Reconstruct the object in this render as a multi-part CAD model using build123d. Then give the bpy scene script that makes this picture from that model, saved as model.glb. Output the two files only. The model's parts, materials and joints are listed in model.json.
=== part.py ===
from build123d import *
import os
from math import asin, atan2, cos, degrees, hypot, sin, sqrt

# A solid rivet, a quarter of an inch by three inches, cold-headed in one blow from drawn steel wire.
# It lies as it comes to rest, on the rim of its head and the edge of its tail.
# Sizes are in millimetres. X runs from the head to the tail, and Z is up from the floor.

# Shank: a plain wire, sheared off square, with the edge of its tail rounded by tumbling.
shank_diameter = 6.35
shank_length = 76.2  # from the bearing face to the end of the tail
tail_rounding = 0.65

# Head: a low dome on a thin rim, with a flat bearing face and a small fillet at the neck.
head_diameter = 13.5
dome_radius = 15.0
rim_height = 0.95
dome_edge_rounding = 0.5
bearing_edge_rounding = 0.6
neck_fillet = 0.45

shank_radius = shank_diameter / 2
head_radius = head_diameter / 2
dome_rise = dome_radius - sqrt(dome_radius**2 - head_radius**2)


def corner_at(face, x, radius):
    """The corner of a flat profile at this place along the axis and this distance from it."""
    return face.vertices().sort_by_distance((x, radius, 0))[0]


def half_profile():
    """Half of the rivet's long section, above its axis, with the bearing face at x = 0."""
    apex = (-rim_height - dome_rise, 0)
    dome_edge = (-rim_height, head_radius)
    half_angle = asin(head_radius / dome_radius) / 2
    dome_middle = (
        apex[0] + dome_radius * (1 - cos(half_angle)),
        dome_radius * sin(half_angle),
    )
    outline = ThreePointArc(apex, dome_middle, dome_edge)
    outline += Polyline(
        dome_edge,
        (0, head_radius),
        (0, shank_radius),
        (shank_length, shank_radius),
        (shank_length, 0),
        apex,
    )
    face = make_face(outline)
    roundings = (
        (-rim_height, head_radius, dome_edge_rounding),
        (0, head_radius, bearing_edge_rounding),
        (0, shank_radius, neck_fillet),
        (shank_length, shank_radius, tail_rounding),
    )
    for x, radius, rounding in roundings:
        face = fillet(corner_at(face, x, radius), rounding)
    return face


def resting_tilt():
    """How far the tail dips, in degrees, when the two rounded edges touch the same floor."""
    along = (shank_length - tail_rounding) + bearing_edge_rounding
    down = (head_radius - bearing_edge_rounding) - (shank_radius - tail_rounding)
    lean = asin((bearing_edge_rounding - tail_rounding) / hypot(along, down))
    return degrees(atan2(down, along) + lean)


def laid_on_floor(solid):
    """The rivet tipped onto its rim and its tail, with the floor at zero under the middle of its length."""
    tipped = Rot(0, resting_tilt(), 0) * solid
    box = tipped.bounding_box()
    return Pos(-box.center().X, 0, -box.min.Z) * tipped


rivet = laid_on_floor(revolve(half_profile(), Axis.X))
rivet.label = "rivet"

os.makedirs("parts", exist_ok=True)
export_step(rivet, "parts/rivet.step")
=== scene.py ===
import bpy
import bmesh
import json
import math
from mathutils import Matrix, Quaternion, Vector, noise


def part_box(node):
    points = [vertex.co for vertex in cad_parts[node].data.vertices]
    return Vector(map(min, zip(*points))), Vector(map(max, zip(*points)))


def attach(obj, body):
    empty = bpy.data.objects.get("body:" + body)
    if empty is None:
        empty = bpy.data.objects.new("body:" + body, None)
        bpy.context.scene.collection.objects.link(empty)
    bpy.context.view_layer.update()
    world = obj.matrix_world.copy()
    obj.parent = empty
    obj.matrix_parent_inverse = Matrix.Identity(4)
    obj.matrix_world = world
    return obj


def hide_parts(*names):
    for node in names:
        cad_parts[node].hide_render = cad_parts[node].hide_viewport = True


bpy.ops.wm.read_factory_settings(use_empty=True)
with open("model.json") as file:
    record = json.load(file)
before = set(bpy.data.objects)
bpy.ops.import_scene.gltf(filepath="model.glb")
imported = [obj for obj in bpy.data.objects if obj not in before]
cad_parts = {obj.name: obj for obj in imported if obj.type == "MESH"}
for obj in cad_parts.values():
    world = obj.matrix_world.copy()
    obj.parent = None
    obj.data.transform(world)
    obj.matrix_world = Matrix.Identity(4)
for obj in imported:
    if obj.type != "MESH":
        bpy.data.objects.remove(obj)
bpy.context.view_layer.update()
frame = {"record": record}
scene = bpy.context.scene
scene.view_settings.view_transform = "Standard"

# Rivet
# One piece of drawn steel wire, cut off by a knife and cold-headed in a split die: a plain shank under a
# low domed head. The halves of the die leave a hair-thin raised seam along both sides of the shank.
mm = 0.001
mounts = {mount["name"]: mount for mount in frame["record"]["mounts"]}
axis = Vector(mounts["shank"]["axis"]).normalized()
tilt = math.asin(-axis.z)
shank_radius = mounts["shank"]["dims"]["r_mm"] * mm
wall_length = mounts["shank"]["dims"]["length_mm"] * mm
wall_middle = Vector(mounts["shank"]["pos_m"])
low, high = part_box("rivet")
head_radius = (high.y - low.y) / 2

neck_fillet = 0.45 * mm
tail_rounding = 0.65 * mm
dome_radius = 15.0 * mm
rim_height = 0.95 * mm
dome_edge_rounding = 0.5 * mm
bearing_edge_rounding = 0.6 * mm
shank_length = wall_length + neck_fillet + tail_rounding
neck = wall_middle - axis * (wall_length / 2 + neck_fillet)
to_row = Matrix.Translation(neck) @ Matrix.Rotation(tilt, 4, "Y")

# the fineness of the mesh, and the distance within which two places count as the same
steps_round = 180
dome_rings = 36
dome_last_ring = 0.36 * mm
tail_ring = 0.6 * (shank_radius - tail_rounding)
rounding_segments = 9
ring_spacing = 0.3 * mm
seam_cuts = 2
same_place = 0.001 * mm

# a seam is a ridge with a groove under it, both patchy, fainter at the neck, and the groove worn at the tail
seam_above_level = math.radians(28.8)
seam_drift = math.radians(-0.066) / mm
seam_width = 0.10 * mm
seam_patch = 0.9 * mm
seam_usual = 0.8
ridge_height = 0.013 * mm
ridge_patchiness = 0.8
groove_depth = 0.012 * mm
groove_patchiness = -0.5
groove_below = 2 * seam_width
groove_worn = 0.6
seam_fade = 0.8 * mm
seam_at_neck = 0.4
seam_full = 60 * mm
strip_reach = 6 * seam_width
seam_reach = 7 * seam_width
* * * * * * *
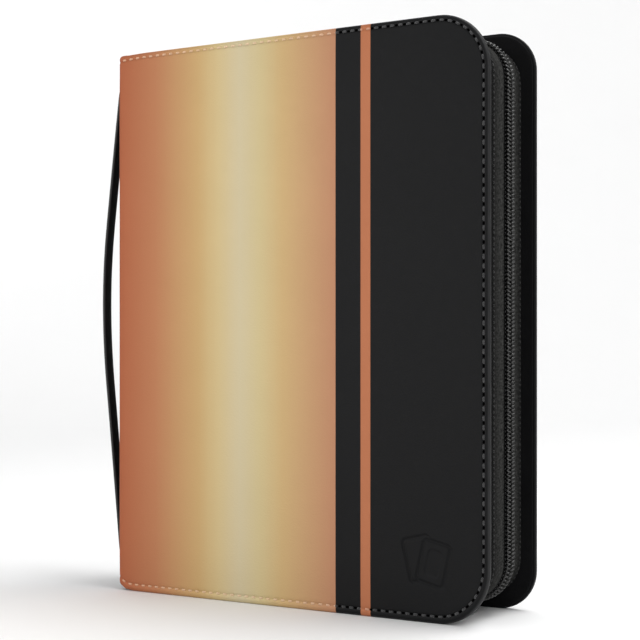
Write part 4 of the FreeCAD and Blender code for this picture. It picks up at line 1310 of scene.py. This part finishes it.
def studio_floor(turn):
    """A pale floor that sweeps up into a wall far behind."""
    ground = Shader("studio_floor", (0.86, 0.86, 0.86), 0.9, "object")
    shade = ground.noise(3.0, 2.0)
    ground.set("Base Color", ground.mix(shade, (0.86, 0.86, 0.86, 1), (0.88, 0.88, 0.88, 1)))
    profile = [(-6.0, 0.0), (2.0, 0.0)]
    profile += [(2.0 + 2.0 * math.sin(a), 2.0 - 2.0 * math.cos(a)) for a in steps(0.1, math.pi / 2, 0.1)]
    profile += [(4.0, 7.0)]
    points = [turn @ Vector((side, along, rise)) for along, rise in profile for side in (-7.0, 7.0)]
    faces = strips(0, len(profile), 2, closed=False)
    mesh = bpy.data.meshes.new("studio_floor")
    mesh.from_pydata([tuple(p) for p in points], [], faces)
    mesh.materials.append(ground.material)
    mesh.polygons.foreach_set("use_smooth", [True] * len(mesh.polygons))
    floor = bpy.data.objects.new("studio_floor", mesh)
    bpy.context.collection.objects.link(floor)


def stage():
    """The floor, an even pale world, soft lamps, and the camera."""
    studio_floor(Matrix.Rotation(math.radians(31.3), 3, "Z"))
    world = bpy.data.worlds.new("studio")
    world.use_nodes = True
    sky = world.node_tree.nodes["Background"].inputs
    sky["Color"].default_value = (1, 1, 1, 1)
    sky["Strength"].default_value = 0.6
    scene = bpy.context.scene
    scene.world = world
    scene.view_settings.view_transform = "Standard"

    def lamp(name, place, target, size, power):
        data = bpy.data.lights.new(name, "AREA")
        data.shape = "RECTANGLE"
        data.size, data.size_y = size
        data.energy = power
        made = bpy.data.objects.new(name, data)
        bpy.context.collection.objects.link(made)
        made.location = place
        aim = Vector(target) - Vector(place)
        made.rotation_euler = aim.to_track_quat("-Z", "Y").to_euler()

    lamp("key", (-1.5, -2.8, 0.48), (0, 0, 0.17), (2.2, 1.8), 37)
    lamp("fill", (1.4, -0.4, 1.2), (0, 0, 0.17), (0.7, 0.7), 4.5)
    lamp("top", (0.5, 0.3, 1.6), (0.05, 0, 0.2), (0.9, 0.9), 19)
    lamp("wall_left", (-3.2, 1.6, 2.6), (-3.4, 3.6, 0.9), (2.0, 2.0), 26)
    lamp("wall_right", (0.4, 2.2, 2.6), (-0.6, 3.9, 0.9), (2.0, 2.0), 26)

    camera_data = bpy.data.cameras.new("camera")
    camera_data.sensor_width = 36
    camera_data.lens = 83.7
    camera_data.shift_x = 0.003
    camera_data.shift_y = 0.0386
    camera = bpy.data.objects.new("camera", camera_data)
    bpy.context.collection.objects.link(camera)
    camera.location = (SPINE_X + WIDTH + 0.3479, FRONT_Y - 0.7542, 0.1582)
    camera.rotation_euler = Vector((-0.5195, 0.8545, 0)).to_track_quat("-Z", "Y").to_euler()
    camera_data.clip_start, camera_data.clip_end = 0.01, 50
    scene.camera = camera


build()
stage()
* * * * * * *
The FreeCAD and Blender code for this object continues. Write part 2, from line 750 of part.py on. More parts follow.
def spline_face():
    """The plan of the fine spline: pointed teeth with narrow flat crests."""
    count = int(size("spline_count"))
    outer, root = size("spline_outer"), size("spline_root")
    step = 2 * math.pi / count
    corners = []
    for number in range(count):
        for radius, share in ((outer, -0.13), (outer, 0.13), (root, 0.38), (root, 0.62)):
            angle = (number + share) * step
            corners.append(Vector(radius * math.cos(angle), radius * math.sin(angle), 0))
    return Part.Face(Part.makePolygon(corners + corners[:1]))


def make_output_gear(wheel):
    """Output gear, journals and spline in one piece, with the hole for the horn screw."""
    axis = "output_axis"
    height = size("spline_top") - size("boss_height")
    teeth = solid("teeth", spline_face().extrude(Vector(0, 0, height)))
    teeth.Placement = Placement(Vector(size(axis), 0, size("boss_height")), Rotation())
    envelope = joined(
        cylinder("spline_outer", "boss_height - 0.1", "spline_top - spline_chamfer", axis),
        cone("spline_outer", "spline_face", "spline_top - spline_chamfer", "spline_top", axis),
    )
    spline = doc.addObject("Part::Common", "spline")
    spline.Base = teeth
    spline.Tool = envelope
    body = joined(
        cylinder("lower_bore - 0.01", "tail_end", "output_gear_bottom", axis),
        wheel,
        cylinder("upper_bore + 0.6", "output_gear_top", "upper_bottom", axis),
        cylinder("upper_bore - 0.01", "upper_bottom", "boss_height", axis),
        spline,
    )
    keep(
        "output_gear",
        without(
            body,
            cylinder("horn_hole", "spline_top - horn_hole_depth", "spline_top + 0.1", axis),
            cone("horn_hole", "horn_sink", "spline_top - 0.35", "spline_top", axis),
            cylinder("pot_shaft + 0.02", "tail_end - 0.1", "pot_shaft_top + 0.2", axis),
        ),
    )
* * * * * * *
WHAT IS REQUIRED:
Nothing but the lines from the one with "rivet = laid_on_floor(revolve(half_profile(), Axis.X))" through the one with "obj.parent = None" should be repeated, and each exactly.

EXERCISE OUTPUT:
rivet = laid_on_floor(revolve(half_profile(), Axis.X))
rivet.label = "rivet"

os.makedirs("parts", exist_ok=True)
export_step(rivet, "parts/rivet.step")
=== scene.py ===
import bpy
import bmesh
import json
import math
from mathutils import Matrix, Quaternion, Vector, noise


def part_box(node):
    points = [vertex.co for vertex in cad_parts[node].data.vertices]
    return Vector(map(min, zip(*points))), Vector(map(max, zip(*points)))


def attach(obj, body):
    empty = bpy.data.objects.get("body:" + body)
    if empty is None:
        empty = bpy.data.objects.new("body:" + body, None)
        bpy.context.scene.collection.objects.link(empty)
    bpy.context.view_layer.update()
    world = obj.matrix_world.copy()
    obj.parent = empty
    obj.matrix_parent_inverse = Matrix.Identity(4)
    obj.matrix_world = world
    return obj


def hide_parts(*names):
    for node in names:
        cad_parts[node].hide_render = cad_parts[node].hide_viewport = True


bpy.ops.wm.read_factory_settings(use_empty=True)
with open("model.json") as file:
    record = json.load(file)
before = set(bpy.data.objects)
bpy.ops.import_scene.gltf(filepath="model.glb")
imported = [obj for obj in bpy.data.objects if obj not in before]
cad_parts = {obj.name: obj for obj in imported if obj.type == "MESH"}
for obj in cad_parts.values():
    world = obj.matrix_world.copy()
    obj.parent = None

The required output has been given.